Fixed income products make up a quarter of Europe’s ETF market, according to Lyxor, but few others have backed the suggestion that low yields mean further price cuts in the space.

One ETF provider, which did not wish to be named, noted that the low-yield environment for core government bonds had already been in place for several years. Ten-year gilt yields, for example, have sat at or below 2 per cent for much of the past four years, with US Treasuries yielding less than 2.5 per cent over the same period.

Antoine Lesné, head of ETF sales strategy at SPDR, said lower bond yields were not in themselves a reason for fees to fall. He added: “Yield and fees are not mutually exclusive, but we do not believe that just because yields are lower, it has become less expensive to run funds. We understand the relationship and the objectives of being as close as reasonably possible to the index after fees. This is key to our investment process, and the TER among other elements will help reduce this impact, but it’s not the only part to the equation.”

Hector McNeil, co-chief executive at provider WisdomTree, noted that “beta-focused” ETFs had little space for differentiation based on performance.
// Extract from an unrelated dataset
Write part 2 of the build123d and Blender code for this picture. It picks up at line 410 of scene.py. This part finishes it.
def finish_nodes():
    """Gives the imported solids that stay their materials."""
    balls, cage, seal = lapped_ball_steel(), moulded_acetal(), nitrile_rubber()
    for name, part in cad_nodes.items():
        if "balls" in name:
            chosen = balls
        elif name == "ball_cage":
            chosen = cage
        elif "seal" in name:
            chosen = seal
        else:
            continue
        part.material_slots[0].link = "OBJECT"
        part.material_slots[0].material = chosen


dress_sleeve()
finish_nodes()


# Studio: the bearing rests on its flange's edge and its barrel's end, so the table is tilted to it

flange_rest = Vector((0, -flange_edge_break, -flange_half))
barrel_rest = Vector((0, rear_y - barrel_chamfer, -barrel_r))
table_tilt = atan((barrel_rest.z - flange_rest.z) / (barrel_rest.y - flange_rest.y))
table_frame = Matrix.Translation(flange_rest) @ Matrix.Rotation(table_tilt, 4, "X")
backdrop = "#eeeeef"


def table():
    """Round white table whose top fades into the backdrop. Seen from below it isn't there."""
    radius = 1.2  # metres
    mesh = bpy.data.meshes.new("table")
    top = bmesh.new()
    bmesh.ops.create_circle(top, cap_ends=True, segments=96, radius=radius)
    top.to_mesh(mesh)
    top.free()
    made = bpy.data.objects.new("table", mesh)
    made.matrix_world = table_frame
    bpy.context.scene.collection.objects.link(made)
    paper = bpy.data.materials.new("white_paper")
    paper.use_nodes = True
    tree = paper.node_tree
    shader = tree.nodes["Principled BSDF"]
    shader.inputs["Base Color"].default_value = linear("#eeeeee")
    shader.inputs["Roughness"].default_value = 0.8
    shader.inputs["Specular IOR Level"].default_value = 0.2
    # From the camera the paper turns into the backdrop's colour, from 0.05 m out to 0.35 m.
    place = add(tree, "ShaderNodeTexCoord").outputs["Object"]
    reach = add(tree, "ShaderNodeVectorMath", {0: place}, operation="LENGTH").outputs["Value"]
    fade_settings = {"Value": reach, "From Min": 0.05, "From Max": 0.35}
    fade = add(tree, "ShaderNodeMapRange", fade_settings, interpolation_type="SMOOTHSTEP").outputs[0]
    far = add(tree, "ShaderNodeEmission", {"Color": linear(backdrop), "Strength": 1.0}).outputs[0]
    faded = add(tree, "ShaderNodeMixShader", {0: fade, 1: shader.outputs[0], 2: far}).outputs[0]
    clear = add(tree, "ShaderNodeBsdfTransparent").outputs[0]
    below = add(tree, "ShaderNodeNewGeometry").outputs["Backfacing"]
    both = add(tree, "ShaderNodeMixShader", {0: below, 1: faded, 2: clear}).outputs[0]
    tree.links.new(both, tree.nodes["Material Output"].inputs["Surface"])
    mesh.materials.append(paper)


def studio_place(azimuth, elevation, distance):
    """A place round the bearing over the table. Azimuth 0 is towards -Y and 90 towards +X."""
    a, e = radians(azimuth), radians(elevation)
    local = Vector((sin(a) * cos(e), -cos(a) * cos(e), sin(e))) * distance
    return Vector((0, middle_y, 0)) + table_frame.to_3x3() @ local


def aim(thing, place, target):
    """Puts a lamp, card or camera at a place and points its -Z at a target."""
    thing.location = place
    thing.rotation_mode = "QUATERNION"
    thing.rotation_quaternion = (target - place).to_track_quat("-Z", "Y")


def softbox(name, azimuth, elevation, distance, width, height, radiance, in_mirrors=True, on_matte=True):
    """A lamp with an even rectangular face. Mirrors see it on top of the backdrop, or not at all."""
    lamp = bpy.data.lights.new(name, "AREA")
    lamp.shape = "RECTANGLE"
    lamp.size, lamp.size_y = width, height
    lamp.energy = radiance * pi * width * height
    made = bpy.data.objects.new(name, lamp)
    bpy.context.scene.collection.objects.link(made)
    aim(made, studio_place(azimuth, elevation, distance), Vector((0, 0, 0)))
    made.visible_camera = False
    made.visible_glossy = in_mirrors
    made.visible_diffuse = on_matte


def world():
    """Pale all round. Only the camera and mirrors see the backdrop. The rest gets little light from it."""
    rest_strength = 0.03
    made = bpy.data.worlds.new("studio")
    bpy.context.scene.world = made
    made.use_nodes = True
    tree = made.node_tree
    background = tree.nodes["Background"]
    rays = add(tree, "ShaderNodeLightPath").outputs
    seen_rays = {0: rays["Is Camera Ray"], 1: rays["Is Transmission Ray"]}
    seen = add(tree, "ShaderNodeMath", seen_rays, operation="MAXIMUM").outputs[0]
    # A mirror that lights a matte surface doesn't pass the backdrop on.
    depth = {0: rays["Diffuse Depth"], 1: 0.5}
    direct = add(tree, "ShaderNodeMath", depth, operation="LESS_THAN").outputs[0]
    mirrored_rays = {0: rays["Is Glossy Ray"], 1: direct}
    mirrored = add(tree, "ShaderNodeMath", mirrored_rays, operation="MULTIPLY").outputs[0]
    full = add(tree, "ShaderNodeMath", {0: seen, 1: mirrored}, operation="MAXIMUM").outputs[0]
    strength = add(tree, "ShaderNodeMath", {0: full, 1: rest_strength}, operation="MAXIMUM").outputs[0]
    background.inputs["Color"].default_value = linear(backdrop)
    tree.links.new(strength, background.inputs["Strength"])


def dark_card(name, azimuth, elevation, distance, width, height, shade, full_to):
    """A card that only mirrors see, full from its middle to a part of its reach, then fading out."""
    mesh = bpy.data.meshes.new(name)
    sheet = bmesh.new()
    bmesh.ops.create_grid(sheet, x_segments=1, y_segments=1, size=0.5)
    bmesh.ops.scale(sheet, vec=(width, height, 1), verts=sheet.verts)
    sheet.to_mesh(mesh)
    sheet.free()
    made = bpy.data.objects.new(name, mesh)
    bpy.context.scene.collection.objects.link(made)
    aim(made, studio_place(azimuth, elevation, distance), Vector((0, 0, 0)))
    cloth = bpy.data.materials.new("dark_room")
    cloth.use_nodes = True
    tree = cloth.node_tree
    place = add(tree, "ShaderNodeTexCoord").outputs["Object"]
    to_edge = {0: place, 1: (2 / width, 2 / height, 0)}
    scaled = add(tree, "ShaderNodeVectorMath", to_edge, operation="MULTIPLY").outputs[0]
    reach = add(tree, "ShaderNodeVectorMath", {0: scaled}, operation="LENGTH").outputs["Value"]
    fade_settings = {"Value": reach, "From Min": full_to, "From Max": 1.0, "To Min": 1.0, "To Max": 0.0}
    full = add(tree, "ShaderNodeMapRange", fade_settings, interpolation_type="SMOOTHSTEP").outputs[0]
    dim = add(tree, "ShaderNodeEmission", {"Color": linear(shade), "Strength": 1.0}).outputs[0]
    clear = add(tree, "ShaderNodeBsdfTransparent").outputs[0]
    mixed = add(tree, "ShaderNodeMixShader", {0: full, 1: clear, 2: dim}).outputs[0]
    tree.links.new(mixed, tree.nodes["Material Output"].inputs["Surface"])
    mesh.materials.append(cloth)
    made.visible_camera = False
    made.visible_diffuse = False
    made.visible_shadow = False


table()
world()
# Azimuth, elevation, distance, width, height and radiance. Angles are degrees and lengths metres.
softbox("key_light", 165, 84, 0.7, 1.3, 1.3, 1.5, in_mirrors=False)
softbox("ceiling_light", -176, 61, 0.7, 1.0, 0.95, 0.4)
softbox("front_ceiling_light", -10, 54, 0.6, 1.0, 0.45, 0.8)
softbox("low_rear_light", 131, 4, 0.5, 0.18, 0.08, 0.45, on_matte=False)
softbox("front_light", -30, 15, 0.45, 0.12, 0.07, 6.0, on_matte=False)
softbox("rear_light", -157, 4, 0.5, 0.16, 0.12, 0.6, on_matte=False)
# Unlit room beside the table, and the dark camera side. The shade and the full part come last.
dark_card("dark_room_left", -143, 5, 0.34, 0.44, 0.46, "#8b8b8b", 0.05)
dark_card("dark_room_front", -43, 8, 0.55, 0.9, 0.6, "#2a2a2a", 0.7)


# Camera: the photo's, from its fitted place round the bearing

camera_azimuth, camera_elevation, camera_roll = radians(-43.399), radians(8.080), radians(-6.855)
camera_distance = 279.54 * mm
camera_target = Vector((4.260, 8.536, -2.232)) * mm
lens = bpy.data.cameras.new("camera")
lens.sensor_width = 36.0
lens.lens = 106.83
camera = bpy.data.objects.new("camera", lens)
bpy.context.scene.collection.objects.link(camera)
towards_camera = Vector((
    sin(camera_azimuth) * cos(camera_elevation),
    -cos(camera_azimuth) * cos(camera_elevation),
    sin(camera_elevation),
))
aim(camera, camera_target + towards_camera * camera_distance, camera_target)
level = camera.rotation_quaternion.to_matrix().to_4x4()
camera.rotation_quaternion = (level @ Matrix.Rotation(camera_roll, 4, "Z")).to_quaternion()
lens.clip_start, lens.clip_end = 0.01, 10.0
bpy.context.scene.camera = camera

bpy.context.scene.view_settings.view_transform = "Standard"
This, he said, could force the fees of such products down further as providers are forced to fight on cost.

“With beta-focused ETFs, it’s very difficult to differentiate and offer added value to investors over and above offering an efficiently run, low-cost ETF,” he explained. “Lowering fees seems to be a focus for beta providers as a result and has almost become a race to the bottom.”

Lyxor, whose cuts reduced total expense ratios (TERs) to 7 basis points on gilt and treasury ETFs and 9 basis points on its UK and US corporate bond ETFs, said its move was to protect investors in this area.

Others, such as Vanguard, said they would continue to make price cuts where possible, but emphasised this would not be confined to fixed income products.

A company spokesperson said: “Vanguard uses its global scale to leverage operating efficiencies and keep costs to a minimum for investors. As our assets under management increase globally, we can reduce expense ratios for the investors in our funds and give them a better chance of investment success.”